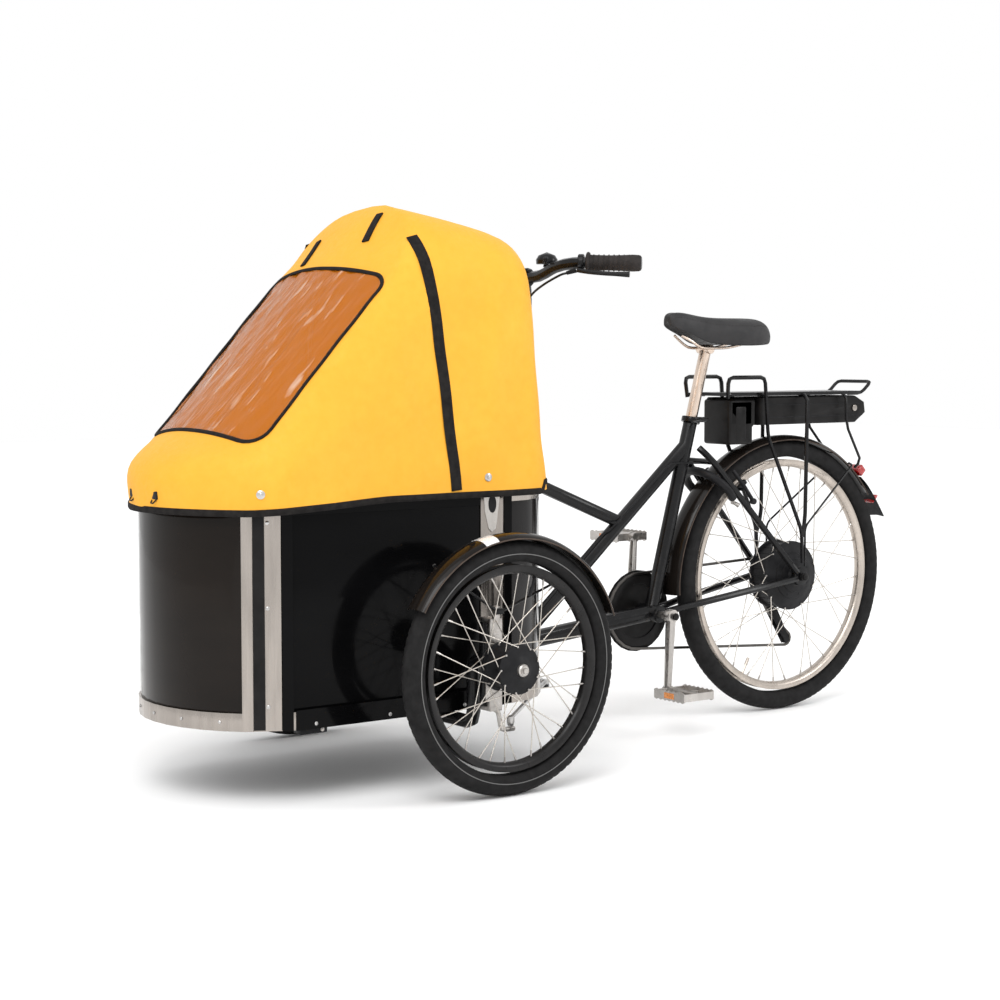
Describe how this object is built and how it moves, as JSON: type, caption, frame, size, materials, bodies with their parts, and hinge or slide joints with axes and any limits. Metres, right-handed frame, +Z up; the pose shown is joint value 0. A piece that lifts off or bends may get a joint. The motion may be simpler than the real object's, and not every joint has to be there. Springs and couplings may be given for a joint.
{
  "type": "cargo bicycle",
  "caption": "Electric-assist cargo tricycle: a canopied load box between the front wheels, with a rack battery and a rear hub motor.",
  "frame": {"origin": "centre of the bounding box in plan, at ground level", "axes": "+X forward towards the box, +Y to the rider's left, +Z up"},
  "size_m": [2.031, 0.894, 1.172],
  "materials": {
    "black_paint": "semi-gloss black powder coat",
    "steel": "plain bright steel",
    "aluminium": "polished aluminium",
    "champagne_aluminium": "satin champagne anodised",
    "black_plastic": "satin black",
    "gloss_panel": "high gloss black",
    "smoked_panel": "high gloss dark brown",
    "canopy_fabric": "woven coated yellow cloth",
    "tyre_rubber": "matt tyre rubber",
    "grip_rubber": "matt rubber",
    "black_rim": "semi-gloss black",
    "fender_plastic": "gloss dark brown-black",
    "red_lens": "red reflector",
    "saddle_cover": "satin black cover"
  },
  "bodies": {
    "frame": {"main_frame": "black_paint", "rear_stays": "black_paint", "axle_beam": "black_paint", "box_frame": "aluminium", "box_floor": "black_plastic", "side_panel_left": "gloss_panel", "side_panel_right": "gloss_panel", "front_panel": "smoked_panel", "rear_panel": "gloss_panel", "canopy": "canopy_fabric", "canopy_hoops": "steel", "rack": "black_paint", "controller_housing": "black_plastic", "rear_mudguard": "fender_plastic", "rear_light": "red_lens", "ring_lock": "black_plastic", "chain": "steel", "derailleur": "black_plastic", "brake_cable": "black_plastic", "seat_clamp": "black_paint"},
    "steering": {"steering_column": "black_paint", "handlebar": "black_paint", "grip_left": "grip_rubber", "grip_right": "grip_rubber", "bell": "black_paint"},
    "twist_shifter": {"twist_shifter": "black_plastic"},
    "brake_lever_left": {"brake_lever_left": "black_paint"},
    "brake_lever_right": {"brake_lever_right": "black_paint"},
    "tie_rod_left": {"tie_rod_left": "steel"},
    "tie_rod_right": {"tie_rod_right": "steel"},
    "knuckle_left": {"knuckle_left": "steel", "fender_left": "fender_plastic"},
    "knuckle_right": {"knuckle_right": "steel", "fender_right": "fender_plastic"},
    "wheel_front_left": {"tyre_front_left": "tyre_rubber", "rim_front_left": "black_rim", "spokes_front_left": "steel", "hub_front_left": "black_plastic"},
    "wheel_front_right": {"tyre_front_right": "tyre_rubber", "rim_front_right": "black_rim", "spokes_front_right": "steel", "hub_front_right": "black_plastic"},
    "wheel_rear": {"rear_tyre": "tyre_rubber", "rear_rim": "aluminium", "rear_spokes": "steel", "hub_motor": "black_plastic"},
    "cassette": {"cassette": "steel"},
    "crankset": {"crank_arms": "aluminium", "chainring": "black_paint"},
    "pedal_left": {"pedal_left": "black_plastic"},
    "pedal_right": {"pedal_right": "black_plastic"},
    "derailleur_cage": {"derailleur_cage": "black_plastic"},
    "seat": {"seatpost": "champagne_aluminium", "saddle": "saddle_cover"},
    "seat_clamp_lever": {"seat_clamp_lever": "black_paint"},
    "battery": {"battery": "black_plastic"},
    "battery_lock": {"battery_lock": "aluminium"},
    "ring_lock_bolt": {"ring_lock_bolt": "aluminium"},
    "rim_brake_left": {"rim_brake_left": "black_plastic"},
    "rim_brake_right": {"rim_brake_right": "black_plastic"}
  },
  "joints": [
    {"name": "steering", "type": "hinge", "parent": "frame", "child": "steering", "pos_m": [0.0985, 0, 0.625], "axis": [0, 0, 1], "range_deg": [-25, 25]},
    {"name": "steer_left", "type": "hinge", "parent": "frame", "child": "knuckle_left", "pos_m": [0.4365, 0.322, 0.252], "axis": [0, 0, 1], "range_deg": [-25.5, 25.5]},
    {"name": "tie_rod_left", "type": "hinge", "parent": "steering", "child": "tie_rod_left", "pos_m": [0.0485, 0.012, 0.1275], "axis": [0, 0, 1], "range_deg": [-25.5, 25.5]},
    {"name": "wheel_front_left", "type": "hinge", "parent": "knuckle_left", "child": "wheel_front_left", "pos_m": [0.4365, 0.4, 0.252], "axis": [0, 1, 0], "continuous": true},
    {"name": "steer_right", "type": "hinge", "parent": "frame", "child": "knuckle_right", "pos_m": [0.4365, -0.322, 0.252], "axis": [0, 0, 1], "range_deg": [-25.5, 25.5]},
    {"name": "tie_rod_right", "type": "hinge", "parent": "steering", "child": "tie_rod_right", "pos_m": [0.0485, -0.012, 0.1275], "axis": [0, 0, 1], "range_deg": [-25.5, 25.5]},
    {"name": "wheel_front_right", "type": "hinge", "parent": "knuckle_right", "child": "wheel_front_right", "pos_m": [0.4365, -0.4, 0.252], "axis": [0, 1, 0], "continuous": true},
    {"name": "wheel_rear", "type": "hinge", "parent": "frame", "child": "wheel_rear", "pos_m": [-0.6815, 0, 0.328], "axis": [0, 1, 0], "continuous": true},
    {"name": "crankset", "type": "hinge", "parent": "frame", "child": "crankset", "pos_m": [-0.2665, 0, 0.265], "axis": [0, 1, 0], "continuous": true},
    {"name": "cassette", "type": "hinge", "parent": "frame", "child": "cassette", "pos_m": [-0.6815, -0.044, 0.328], "axis": [0, 1, 0], "continuous": true},
    {"name": "pedal_left", "type": "hinge", "parent": "crankset", "child": "pedal_left", "pos_m": [-0.24873, 0.082, 0.09593], "axis": [0, 1, 0], "continuous": true},
    {"name": "pedal_right", "type": "hinge", "parent": "crankset", "child": "pedal_right", "pos_m": [-0.28427, -0.082, 0.43407], "axis": [0, 1, 0], "continuous": true},
    {"name": "derailleur_cage", "type": "hinge", "parent": "frame", "child": "derailleur_cage", "pos_m": [-0.7075, -0.044, 0.255], "axis": [0, 1, 0], "range_deg": [0, 18], "stiffness_Nm_per_rad": 0.4, "springref_deg": -34.38, "deforming": ["chain"]},
    {"name": "seat_height", "type": "slide", "parent": "frame", "child": "seat", "axis": [-0.2629, 0, 0.9648], "range_m": [-0.04, 0.08]},
    {"name": "seat_clamp_lever", "type": "hinge", "parent": "frame", "child": "seat_clamp_lever", "pos_m": [-0.41735, 0.0266, 0.7095], "axis": [0, 0, 1], "range_deg": [0, 120]},
    {"name": "battery_slide", "type": "slide", "parent": "frame", "child": "battery", "axis": [-1, 0, 0], "range_m": [0, 0.3]},
    {"name": "battery_lock", "type": "hinge", "parent": "battery", "child": "battery_lock", "pos_m": [-0.8775, 0.045, 0.73], "axis": [0, 1, 0], "range_deg": [0, 90]},
    {"name": "ring_lock_bolt", "type": "hinge", "parent": "frame", "child": "ring_lock_bolt", "pos_m": [-0.44747, 0, 0.54624], "axis": [-0.682, 0, 0.7314], "range_deg": [0, 28]},
    {"name": "brake_lever_left", "type": "hinge", "parent": "steering", "child": "brake_lever_left", "pos_m": [0.11402, 0.20883, 1.04013], "axis": [0.3406, 0.3411, 0.8762], "range_deg": [0, 12], "stiffness_Nm_per_rad": 1, "springref_deg": -28.65},
    {"name": "brake_lever_right", "type": "hinge", "parent": "steering", "child": "brake_lever_right", "pos_m": [0.11402, -0.20883, 1.04013], "axis": [-0.3406, 0.3411, -0.8762], "range_deg": [0, 12], "stiffness_Nm_per_rad": 1, "springref_deg": -28.65},
    {"name": "twist_shifter", "type": "hinge", "parent": "steering", "child": "twist_shifter", "pos_m": [0.07523, -0.20571, 1.05642], "axis": [0.6898, 0.7239, 0.0137], "range_deg": [-45, 45]},
    {"name": "rim_brake_left", "type": "hinge", "parent": "frame", "child": "rim_brake_left", "pos_m": [-0.53783, 0.054, 0.51523], "axis": [0.7934, 0, -0.6088], "range_deg": [0, 6]},
    {"name": "rim_brake_right", "type": "hinge", "parent": "frame", "child": "rim_brake_right", "pos_m": [-0.53783, -0.054, 0.51523], "axis": [-0.7934, 0, 0.6088], "range_deg": [0, 6]}
  ],
  "couplings": [
    {"joint": "steer_left", "follows": "steering", "ratio": 1},
    {"joint": "tie_rod_left", "follows": "steering", "ratio": -1},
    {"joint": "rim_brake_left", "follows": "brake_lever_right", "ratio": 0.45},
    {"joint": "steer_right", "follows": "steering", "ratio": 1},
    {"joint": "tie_rod_right", "follows": "steering", "ratio": -1},
    {"joint": "rim_brake_right", "follows": "brake_lever_right", "ratio": 0.45},
    {"joint": "cassette", "follows": "crankset", "ratio": 2.225}
  ]
}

● ● ● ● ● ● ●

YOUR TASK
Scan the data above; copy every line where "bodies" appears.

COMPLETED TASK
Describe how this object is built and how it moves, as JSON: type, caption, frame, size, materials, bodies with their parts, and hinge or slide joints with axes and any limits. Metres, right-handed frame, +Z up; the pose shown is joint value 0. A piece that lifts off or bends may get a joint. The motion may be simpler than the real object's, and not every joint has to be there. Springs and couplings may be given for a joint.
  "bodies": {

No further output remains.